A firm that runs full villa renovation projects with design, permits, and sourcing running in parallel — rather than sequentially — tends to avoid most of these overruns by design, not luck.
Renovation vs. Rebuild: A Cost Comparison Worth Making
For older or structurally compromised villas, a full renovation isn’t always the cheaper option once you account for reinforcement, MEP replacement, and layout compromises forced by the existing structure. It’s worth getting a comparative estimate for a custom home build before assuming renovation is automatically less expensive — in some cases, starting from the ground up costs less than working around what’s already there.
Townhouses and Penthouses Price Differently
Cost per square meter also shifts by property type. A townhouse renovation typically has a smaller footprint but shared-wall constraints that affect structural work, while a penthouse fit-out starting from shell-and-core condition prices very differently from finishing out an already-lived-in space.
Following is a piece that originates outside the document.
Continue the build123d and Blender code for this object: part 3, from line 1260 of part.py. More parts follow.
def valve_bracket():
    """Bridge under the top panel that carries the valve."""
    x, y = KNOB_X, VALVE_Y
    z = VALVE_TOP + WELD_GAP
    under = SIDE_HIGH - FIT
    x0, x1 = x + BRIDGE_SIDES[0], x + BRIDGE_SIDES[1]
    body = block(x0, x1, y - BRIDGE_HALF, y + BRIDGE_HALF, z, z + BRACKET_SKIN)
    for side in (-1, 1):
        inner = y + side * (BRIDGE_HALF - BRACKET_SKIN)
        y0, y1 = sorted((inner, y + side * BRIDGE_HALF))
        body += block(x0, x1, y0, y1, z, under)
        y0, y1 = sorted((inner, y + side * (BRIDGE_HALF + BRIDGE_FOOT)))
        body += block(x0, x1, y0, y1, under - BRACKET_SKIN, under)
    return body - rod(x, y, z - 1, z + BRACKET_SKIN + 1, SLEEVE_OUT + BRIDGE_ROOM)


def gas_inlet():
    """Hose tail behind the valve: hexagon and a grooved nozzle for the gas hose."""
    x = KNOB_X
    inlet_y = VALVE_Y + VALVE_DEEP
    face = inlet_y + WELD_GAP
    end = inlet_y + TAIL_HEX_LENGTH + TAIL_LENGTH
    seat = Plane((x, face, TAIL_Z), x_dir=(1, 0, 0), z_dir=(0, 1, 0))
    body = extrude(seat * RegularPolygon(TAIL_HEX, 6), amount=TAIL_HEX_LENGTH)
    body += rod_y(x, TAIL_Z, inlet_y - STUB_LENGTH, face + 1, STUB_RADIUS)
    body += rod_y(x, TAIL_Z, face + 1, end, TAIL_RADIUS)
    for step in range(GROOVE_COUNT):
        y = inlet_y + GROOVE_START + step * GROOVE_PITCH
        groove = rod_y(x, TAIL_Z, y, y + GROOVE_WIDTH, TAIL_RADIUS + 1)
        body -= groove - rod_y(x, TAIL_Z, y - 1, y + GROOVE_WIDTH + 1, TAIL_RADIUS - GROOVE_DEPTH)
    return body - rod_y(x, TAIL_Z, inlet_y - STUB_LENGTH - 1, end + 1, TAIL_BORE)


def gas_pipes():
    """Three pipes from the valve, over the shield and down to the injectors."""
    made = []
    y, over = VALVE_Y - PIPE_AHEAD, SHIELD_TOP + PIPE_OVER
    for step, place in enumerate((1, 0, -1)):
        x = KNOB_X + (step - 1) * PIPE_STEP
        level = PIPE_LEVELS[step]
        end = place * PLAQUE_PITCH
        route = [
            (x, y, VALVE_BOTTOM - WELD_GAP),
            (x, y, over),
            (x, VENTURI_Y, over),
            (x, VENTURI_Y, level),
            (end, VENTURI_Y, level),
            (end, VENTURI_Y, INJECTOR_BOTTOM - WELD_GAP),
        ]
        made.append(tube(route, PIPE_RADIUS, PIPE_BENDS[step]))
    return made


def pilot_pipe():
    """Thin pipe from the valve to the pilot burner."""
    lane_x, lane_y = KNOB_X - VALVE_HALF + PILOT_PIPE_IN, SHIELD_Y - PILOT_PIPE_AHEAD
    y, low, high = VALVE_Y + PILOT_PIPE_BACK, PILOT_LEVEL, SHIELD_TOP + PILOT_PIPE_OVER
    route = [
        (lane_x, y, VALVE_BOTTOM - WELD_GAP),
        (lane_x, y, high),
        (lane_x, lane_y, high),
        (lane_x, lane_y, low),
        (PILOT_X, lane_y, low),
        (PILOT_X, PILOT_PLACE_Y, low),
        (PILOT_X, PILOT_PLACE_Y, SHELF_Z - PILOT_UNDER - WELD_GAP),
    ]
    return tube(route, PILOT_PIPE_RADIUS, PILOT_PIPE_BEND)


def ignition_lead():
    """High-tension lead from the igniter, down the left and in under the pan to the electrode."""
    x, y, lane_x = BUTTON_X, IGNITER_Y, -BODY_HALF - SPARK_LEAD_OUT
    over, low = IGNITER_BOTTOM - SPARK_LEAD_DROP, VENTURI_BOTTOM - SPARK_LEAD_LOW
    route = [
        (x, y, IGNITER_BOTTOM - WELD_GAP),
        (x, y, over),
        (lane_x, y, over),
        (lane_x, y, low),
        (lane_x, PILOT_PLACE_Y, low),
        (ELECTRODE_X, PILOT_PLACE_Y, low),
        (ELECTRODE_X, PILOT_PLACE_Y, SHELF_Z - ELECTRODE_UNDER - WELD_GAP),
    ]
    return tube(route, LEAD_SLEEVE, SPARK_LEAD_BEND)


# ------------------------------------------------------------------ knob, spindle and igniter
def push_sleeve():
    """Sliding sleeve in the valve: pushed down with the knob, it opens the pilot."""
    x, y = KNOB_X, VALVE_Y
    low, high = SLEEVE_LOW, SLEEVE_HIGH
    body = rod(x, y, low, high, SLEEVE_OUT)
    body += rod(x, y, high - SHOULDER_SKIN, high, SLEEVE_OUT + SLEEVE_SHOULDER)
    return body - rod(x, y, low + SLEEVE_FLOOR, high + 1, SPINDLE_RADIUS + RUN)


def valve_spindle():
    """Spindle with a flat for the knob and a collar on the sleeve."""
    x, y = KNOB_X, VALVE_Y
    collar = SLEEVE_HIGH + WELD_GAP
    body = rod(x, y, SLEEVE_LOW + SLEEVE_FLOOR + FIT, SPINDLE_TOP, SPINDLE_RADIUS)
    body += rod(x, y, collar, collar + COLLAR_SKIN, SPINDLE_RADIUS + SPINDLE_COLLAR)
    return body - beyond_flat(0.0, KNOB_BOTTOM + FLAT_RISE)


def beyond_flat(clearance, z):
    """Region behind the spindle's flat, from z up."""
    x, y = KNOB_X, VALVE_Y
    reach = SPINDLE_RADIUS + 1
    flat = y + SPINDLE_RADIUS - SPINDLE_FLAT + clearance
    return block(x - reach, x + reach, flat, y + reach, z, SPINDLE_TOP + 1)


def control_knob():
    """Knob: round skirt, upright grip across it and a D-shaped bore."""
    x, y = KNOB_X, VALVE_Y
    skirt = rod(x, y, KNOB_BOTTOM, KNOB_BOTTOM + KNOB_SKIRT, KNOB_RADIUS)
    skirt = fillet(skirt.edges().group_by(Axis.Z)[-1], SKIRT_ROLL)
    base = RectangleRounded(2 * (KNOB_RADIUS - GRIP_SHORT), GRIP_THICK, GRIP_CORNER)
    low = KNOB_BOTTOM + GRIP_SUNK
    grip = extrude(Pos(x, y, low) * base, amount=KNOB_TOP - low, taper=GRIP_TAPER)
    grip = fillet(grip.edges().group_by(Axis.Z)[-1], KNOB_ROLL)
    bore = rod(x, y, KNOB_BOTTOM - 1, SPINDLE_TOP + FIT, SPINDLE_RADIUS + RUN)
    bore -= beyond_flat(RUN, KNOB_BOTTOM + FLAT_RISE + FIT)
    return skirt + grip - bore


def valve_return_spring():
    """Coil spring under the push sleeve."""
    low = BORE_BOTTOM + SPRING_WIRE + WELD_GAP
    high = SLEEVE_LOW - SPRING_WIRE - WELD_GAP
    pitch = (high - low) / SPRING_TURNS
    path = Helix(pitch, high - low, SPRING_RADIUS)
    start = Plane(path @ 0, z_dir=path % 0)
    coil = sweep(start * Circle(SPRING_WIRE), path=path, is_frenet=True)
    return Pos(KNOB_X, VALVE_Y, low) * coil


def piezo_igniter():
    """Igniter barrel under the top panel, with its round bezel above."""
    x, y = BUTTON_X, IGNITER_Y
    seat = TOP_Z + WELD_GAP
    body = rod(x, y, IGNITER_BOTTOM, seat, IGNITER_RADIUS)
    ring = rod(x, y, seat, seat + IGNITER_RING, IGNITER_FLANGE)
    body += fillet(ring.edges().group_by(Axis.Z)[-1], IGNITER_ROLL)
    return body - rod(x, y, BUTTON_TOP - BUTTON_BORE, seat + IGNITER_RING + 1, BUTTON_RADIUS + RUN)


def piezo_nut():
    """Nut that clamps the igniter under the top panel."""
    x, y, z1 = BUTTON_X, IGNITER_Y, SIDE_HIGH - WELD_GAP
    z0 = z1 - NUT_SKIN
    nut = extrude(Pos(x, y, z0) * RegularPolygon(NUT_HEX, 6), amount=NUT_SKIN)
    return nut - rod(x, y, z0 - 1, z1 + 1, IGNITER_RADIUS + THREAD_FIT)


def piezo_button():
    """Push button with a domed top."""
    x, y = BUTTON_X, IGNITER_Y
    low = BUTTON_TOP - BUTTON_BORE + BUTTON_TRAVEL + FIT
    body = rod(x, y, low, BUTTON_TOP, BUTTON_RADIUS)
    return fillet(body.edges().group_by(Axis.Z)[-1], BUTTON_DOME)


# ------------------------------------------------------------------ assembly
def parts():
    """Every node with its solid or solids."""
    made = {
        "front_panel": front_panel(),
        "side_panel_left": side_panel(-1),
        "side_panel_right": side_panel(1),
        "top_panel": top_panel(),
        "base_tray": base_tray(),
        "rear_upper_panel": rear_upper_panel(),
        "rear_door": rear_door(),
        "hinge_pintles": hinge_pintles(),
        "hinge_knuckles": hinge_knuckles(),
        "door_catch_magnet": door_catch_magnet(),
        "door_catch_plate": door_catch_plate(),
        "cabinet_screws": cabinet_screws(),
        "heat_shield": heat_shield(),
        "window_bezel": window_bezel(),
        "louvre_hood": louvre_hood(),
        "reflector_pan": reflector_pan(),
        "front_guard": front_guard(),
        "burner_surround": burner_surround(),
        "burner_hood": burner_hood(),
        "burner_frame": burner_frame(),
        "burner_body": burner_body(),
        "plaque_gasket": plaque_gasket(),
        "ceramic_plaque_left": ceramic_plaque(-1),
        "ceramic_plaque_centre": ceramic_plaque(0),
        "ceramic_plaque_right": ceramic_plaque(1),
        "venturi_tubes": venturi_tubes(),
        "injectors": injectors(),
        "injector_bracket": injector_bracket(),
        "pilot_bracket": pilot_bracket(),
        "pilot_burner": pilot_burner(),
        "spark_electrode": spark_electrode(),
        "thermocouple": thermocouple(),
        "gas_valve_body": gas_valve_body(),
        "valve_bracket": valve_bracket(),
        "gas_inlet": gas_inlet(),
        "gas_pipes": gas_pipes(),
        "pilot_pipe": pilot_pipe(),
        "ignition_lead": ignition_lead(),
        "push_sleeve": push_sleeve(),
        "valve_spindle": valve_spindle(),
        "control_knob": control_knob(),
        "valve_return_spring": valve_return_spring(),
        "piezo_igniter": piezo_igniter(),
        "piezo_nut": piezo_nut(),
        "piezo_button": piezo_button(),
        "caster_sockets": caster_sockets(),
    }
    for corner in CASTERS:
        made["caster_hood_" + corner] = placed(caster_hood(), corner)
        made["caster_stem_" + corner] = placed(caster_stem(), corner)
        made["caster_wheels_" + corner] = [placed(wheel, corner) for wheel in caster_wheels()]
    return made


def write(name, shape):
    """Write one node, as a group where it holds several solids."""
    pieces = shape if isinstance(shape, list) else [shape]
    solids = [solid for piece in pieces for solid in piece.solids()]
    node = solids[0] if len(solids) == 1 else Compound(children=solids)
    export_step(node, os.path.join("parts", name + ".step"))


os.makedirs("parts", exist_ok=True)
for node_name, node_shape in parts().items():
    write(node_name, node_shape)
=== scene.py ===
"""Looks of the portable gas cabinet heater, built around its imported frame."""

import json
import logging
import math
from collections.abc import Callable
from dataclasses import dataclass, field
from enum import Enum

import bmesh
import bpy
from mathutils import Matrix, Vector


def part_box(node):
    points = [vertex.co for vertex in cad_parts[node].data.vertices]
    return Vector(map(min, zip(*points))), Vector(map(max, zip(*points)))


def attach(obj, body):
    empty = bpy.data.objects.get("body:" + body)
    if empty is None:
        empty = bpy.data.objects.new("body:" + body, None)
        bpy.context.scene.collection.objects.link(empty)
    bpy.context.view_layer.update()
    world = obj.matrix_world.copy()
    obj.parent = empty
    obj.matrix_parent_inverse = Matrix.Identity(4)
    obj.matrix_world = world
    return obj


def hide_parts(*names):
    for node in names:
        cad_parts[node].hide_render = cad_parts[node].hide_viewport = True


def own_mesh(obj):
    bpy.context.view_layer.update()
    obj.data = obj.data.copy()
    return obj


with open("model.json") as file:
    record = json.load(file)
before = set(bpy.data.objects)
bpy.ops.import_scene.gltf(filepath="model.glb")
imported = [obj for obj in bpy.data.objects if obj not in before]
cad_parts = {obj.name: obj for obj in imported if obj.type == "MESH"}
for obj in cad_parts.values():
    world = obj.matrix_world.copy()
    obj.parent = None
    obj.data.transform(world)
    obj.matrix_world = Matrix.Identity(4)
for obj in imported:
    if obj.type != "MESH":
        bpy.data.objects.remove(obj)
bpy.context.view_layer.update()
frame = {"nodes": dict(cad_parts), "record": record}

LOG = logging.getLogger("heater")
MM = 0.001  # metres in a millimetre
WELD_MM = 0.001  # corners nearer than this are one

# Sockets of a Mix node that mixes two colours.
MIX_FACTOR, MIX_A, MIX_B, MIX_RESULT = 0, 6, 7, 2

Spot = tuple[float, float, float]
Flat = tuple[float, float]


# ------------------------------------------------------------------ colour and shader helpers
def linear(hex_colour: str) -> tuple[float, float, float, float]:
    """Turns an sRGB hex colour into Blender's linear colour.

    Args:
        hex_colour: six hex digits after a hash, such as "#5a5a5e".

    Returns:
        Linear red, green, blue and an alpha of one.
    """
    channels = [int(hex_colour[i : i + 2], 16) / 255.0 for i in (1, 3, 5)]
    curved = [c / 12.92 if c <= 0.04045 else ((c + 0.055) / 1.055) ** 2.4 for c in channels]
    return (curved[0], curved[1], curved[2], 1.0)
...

How to Get a Number You Can Actually Trust
The most reliable estimates come after a site visit, not before one. Photos and floorplans help, but load-bearing walls, existing MEP condition, and community-specific approval requirements all affect the real number — and any quote given without seeing the property in person should be treated as a rough range at best, not a commitment.
Before signing anything, it’s worth reviewing completed projects to see how initial estimates compared to final costs, and asking directly how the firm has handled budget surprises on past jobs — because every renovation has at least one.